Bug in Skype for Windows client downed P2P network
Skype CIO Lars Rabbe says a cluster of critical support servers became overloaded
Skype's chief information officer, Lars Rabbe has revealed that the recent Skype outage was caused by the peer-to-peer (P2P) network becoming unstable and suffering a critical failure.
The initial problem began when a series of servers became overloaded.
"On Wednesday, December 22, a cluster of support servers responsible for offline instant messaging became overloaded. As a result of this overload, some Skype clients received delayed responses from the overloaded servers. In a version of the Skype for Windows client [version 5.0.0152], the delayed responses from the overloaded servers were not properly processed, causing Windows clients running the affected version to crash," said Rabbe in his blog post.

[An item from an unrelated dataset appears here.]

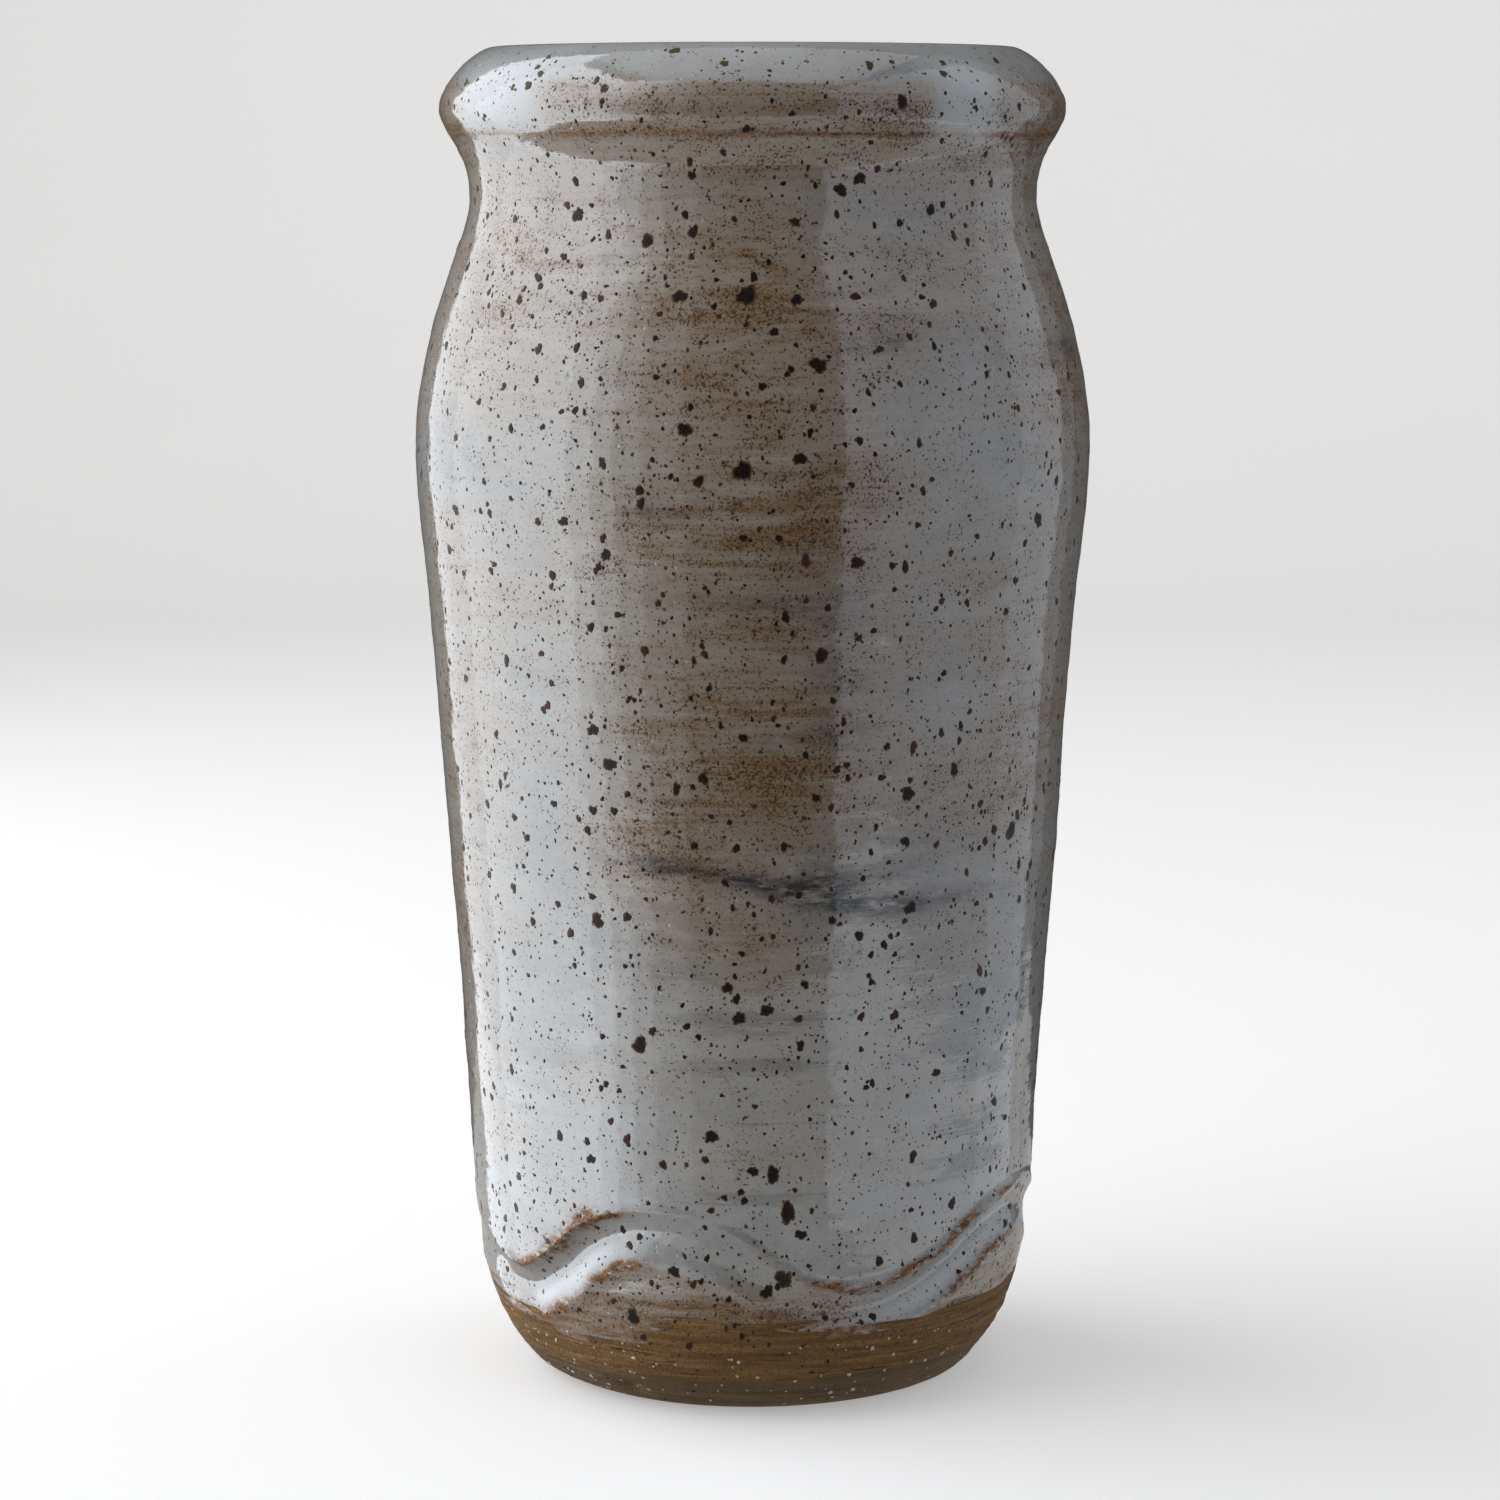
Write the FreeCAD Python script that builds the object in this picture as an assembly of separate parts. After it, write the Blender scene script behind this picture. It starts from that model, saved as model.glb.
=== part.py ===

When this occurred, users that were running either the latest Skype for Windows (version 188.8.131.52), older versions of Skype for Windows (4.0 versions), Skype for Mac, Skype for iPhone, Skype on your TV, and Skype Connect or Skype Manager for enterprises were not affected.
Unfortunately almost half of all Skype users globally were running the 184.108.40.206 version of Skype for Windows. The crashes caused around 40% of those clients to fail, according to Rabbe. These clients also included 25 to 30% of the publicly available supernodes, which also then failed.
"Once a supernode has failed, even when restarted, it takes some time to become available as a resource to the P2P network again. As a result, the P2P network was left with 25 to 30% fewer supernodes than normal. This caused a disproportionate load on the remaining available supernodes," said Rabbe.
This massive load, 100 times more than normal traffic as users' restarted crashed Windows clients, caused more supernodes to shut down. This cycle was repeated until there was almost complete Skype failure a few hours after the initial crisis.
To fix the crash, the Skype engineering and operations team then introduced hundreds of instances of the Skype software into the P2P network, which acted as dedicated supernodes to provide enough temporary supernode capacity to accelerate the recovery of the peer-to-peer cloud.
The team was able to stabilise the network by Christmas Eve and complete repairs on Christmas.
"We are truly grateful to all of our users and humbled by your continued support. We know how much you rely on Skype, and we know that we fell short in both fulfilling your expectations and communicating with you during this incident. Lessons will be learned and we will use this as an opportunity to identify and introduce areas of improvement to our software, further assess and invest in capacity and stability, and develop better processes for outage recovery and communications to our user base. Thank you to everyone," said Rabbe.